◆ WORK TO BE COMPLETED
Gather all lines in the data that hold the string "scene".

--- START OF GIVEN MATERIAL ---

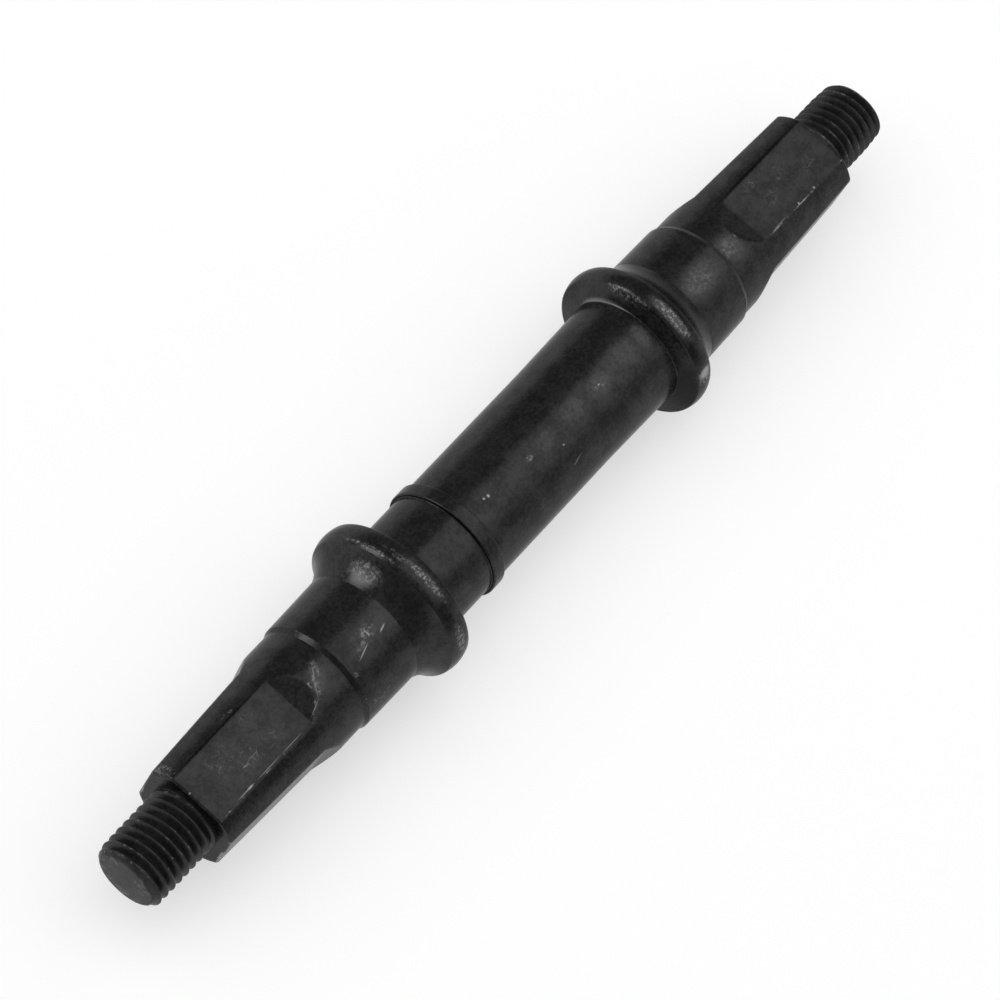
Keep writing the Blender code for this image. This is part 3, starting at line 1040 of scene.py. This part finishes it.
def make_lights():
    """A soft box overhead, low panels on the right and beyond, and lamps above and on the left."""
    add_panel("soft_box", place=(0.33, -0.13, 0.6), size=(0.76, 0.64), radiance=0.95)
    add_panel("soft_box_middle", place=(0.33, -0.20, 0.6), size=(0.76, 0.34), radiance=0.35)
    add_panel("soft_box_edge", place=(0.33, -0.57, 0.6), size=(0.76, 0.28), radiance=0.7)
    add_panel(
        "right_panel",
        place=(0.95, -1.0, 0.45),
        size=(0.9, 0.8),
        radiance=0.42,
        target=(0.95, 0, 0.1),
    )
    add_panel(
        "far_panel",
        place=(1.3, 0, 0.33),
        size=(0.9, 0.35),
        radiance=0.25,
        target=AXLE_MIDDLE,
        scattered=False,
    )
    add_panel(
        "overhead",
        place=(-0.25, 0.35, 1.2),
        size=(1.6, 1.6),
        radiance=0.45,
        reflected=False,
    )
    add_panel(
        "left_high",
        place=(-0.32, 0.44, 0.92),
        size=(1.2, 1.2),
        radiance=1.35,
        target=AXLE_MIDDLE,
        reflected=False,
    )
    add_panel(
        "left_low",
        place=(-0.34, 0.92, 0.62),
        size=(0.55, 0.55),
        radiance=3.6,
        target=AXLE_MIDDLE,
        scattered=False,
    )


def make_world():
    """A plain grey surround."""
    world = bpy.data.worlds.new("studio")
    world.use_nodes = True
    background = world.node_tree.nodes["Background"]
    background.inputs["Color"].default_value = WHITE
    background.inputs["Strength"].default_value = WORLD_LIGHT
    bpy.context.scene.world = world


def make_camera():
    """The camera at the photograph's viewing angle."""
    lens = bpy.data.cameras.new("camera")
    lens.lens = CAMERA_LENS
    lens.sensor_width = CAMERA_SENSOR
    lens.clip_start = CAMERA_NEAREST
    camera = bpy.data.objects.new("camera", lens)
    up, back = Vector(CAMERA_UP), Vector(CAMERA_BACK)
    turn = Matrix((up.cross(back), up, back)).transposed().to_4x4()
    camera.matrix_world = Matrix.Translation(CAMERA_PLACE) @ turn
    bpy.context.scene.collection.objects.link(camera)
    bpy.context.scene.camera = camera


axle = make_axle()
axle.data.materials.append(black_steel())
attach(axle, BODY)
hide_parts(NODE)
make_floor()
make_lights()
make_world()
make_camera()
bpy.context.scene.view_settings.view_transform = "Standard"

--- END OF GIVEN MATERIAL ---

◆ COMPLETED TASK
Keep writing the Blender code for this image. This is part 3, starting at line 1040 of scene.py. This part finishes it.
    bpy.context.scene.world = world
    bpy.context.scene.collection.objects.link(camera)
    bpy.context.scene.camera = camera
bpy.context.scene.view_settings.view_transform = "Standard"